The gap between read (311 ns) and stat (24 µs) is path resolution — the VFS walk through string comparisons and directory inode lookups. Linux uses a dcache (directory entry cache) with RCU-protected hash lookups to make this fast. Building an equivalent is the next major optimization target.

What we learned

  1. Measure before optimizing. The TSC profiler cost us ~30 minutes to build and immediately identified the backtrace capture as the bottleneck — something we'd never have found by reading code.

  2. Debug instrumentation must be zero-cost when disabled. Our trace!() macros, backtrace capture, and VGA output all ran unconditionally. Each was "just a few microseconds" but they compounded to 100x overhead.

  3. VM exits are the KVM tax. Every in/out instruction, every MMIO write, every interrupt costs 1-10 µs. Linux kernels are carefully optimized to minimize these; we had them scattered everywhere.

  4. Division is the hidden tax. Two u64 divisions in the TSC conversion cost ~100 cycles — invisible until the profiler pointed at clock_gettime. Fixed-point arithmetic (precomputed multiply + shift) is standard in Linux's timekeeping for exactly this reason.

  5. Not all locks need interrupt safety.
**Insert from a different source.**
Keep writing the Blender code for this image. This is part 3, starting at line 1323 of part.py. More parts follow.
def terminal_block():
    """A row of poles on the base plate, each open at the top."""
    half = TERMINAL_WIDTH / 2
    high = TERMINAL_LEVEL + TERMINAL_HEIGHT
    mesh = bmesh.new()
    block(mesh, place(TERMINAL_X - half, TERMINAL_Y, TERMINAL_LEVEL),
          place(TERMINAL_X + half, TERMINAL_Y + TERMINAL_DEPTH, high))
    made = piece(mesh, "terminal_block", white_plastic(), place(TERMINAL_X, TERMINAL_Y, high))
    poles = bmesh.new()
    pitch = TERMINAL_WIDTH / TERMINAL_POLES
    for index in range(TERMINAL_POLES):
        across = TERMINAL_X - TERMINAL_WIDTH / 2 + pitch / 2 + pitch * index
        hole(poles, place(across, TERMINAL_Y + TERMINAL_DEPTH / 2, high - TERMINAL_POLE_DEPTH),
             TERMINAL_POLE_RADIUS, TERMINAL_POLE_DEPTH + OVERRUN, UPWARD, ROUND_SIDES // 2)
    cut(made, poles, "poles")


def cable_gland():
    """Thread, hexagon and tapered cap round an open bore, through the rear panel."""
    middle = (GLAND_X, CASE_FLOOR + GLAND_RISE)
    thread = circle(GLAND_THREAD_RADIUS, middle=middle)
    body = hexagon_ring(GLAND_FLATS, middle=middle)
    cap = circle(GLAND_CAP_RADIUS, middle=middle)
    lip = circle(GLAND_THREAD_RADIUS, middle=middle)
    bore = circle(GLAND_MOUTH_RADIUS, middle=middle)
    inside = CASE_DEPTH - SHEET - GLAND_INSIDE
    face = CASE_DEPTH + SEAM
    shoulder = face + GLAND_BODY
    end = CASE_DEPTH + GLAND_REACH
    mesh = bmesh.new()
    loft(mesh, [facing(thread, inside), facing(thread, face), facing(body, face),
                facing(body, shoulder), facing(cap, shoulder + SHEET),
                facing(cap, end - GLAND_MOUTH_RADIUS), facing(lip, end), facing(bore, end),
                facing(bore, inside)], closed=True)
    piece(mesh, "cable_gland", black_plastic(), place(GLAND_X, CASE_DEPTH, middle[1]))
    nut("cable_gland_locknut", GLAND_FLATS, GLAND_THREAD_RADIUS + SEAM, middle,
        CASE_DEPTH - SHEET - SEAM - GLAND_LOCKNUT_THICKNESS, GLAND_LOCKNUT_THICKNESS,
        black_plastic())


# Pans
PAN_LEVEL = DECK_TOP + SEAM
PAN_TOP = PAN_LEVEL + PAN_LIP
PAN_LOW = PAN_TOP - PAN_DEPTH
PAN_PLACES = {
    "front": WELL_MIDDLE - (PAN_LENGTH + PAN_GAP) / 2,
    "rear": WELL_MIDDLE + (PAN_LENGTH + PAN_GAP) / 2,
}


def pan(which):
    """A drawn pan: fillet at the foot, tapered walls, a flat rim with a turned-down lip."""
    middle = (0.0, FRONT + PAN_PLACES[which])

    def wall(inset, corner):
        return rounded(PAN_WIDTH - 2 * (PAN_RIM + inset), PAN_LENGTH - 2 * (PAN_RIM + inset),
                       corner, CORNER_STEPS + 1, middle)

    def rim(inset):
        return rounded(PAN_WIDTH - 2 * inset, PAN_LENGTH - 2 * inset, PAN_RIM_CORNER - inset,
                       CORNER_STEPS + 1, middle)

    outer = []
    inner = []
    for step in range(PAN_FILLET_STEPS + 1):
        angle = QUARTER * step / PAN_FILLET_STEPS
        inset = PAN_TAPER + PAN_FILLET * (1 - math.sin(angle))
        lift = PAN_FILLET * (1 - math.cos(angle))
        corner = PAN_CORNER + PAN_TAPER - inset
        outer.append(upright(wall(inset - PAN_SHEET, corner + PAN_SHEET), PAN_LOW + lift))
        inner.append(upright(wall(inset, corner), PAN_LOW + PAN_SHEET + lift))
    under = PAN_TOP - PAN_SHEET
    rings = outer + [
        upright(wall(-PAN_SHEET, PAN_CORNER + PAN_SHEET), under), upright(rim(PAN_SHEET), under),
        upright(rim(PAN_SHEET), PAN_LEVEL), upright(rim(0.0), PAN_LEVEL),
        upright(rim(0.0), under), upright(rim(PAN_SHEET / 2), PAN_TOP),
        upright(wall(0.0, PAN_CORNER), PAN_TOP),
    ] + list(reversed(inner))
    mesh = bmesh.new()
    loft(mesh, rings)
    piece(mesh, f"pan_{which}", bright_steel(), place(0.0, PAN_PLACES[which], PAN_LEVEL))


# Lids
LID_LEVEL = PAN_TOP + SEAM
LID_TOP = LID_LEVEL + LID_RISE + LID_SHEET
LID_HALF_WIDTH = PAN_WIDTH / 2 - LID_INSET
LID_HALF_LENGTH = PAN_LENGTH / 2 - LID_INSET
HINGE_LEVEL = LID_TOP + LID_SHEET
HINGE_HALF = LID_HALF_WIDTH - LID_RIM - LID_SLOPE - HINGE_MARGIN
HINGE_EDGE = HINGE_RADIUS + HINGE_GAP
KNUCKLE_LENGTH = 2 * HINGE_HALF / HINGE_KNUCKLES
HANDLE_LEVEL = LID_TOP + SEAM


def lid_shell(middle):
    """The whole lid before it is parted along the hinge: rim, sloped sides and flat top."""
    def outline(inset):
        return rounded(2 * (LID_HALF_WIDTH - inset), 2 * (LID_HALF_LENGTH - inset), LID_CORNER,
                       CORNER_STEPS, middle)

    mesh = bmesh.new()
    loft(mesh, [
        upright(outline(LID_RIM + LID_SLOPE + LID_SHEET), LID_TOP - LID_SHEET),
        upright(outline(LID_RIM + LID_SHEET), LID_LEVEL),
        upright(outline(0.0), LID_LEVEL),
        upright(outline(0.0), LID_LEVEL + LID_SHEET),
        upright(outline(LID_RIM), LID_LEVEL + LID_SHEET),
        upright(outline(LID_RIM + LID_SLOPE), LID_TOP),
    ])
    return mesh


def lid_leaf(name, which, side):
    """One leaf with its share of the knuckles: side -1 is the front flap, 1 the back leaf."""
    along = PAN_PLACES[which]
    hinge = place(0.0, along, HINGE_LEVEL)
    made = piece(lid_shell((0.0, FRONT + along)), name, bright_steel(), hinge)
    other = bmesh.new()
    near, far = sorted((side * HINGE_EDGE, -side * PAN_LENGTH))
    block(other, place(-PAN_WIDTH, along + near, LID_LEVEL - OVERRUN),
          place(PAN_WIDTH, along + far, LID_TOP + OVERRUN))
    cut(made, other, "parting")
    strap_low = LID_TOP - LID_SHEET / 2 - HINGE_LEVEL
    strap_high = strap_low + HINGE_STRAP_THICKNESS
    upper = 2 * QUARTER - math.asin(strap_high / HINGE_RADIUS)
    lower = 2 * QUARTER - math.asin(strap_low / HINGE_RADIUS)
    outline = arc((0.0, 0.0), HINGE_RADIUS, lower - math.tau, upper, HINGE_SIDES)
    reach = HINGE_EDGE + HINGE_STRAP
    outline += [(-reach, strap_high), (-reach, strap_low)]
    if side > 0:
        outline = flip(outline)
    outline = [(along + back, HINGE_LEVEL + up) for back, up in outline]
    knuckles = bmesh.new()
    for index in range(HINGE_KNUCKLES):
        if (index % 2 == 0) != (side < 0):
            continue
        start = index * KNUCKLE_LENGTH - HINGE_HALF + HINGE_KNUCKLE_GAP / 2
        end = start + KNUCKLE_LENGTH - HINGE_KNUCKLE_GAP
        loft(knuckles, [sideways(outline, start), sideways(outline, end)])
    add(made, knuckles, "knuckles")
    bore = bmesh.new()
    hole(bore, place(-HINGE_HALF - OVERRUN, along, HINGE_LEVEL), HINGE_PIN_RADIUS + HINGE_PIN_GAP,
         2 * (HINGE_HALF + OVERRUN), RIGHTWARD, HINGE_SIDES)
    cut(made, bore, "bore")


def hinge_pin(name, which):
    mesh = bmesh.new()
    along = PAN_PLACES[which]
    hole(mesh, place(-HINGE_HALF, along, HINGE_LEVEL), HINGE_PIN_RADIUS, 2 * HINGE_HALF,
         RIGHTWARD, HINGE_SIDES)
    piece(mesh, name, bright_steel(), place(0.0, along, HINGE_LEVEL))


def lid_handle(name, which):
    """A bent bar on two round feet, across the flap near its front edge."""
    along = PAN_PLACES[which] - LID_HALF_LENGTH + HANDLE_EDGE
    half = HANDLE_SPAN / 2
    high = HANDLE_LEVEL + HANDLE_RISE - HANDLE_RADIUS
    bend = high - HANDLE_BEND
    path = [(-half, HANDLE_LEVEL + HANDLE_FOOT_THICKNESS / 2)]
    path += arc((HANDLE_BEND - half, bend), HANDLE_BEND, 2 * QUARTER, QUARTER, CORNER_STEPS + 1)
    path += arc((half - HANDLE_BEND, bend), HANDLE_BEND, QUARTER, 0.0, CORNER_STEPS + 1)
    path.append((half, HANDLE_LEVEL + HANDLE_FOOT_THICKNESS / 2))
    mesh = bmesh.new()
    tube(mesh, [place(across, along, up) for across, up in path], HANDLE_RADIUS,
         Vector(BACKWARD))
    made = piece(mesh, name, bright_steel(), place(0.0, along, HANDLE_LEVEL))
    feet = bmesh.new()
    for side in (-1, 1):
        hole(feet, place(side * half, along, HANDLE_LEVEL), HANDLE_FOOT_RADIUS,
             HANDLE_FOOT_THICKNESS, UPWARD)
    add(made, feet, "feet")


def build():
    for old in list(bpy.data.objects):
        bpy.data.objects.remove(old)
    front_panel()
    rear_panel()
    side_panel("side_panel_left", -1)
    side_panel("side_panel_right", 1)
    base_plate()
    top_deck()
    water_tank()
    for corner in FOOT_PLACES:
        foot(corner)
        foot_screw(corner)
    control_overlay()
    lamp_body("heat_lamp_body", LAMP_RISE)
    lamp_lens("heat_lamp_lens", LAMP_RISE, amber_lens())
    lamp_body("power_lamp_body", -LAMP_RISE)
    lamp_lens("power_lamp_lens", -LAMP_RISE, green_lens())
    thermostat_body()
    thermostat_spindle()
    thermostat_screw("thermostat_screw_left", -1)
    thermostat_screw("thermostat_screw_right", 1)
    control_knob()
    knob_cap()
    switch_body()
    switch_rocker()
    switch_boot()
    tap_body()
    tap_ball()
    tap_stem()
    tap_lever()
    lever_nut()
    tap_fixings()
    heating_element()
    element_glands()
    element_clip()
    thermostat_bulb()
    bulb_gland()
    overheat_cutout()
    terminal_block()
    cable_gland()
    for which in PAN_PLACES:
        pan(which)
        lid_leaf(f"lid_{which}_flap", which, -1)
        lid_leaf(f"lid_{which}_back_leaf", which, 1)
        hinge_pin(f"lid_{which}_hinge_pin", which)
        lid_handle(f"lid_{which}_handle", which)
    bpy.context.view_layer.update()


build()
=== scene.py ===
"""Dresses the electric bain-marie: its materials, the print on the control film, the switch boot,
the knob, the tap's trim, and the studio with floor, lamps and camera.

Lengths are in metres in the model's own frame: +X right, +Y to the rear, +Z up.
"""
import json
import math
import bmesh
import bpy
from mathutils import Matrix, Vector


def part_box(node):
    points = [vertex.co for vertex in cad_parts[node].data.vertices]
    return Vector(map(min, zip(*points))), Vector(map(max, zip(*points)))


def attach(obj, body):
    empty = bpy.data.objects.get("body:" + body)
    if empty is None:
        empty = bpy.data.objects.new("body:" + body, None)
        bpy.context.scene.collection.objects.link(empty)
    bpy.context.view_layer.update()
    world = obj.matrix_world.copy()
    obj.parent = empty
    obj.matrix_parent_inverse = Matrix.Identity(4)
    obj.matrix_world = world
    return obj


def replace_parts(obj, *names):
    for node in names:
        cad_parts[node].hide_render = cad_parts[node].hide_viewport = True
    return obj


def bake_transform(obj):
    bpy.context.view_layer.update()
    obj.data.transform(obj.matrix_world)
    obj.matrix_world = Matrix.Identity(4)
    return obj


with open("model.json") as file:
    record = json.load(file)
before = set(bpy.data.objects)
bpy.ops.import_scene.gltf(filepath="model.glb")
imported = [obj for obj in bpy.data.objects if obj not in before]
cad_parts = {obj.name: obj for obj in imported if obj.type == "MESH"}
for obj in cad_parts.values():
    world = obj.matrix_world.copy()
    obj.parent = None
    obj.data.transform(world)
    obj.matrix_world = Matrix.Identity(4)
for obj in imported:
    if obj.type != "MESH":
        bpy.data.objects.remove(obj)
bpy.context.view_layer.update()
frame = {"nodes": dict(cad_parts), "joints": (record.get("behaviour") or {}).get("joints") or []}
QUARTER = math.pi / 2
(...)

Our SpinLock always did cli/sti, but most kernel locks are never touched by interrupt handlers. A lock_no_irq() variant that skips the interrupt save/restore gave 20% improvement on every fd-table-touching syscall.

  6. The profiler is permanent infrastructure. Every future optimization can be validated with KEVLAR_DEBUG="profile" — we'll never again wonder "is this syscall slow?" without data.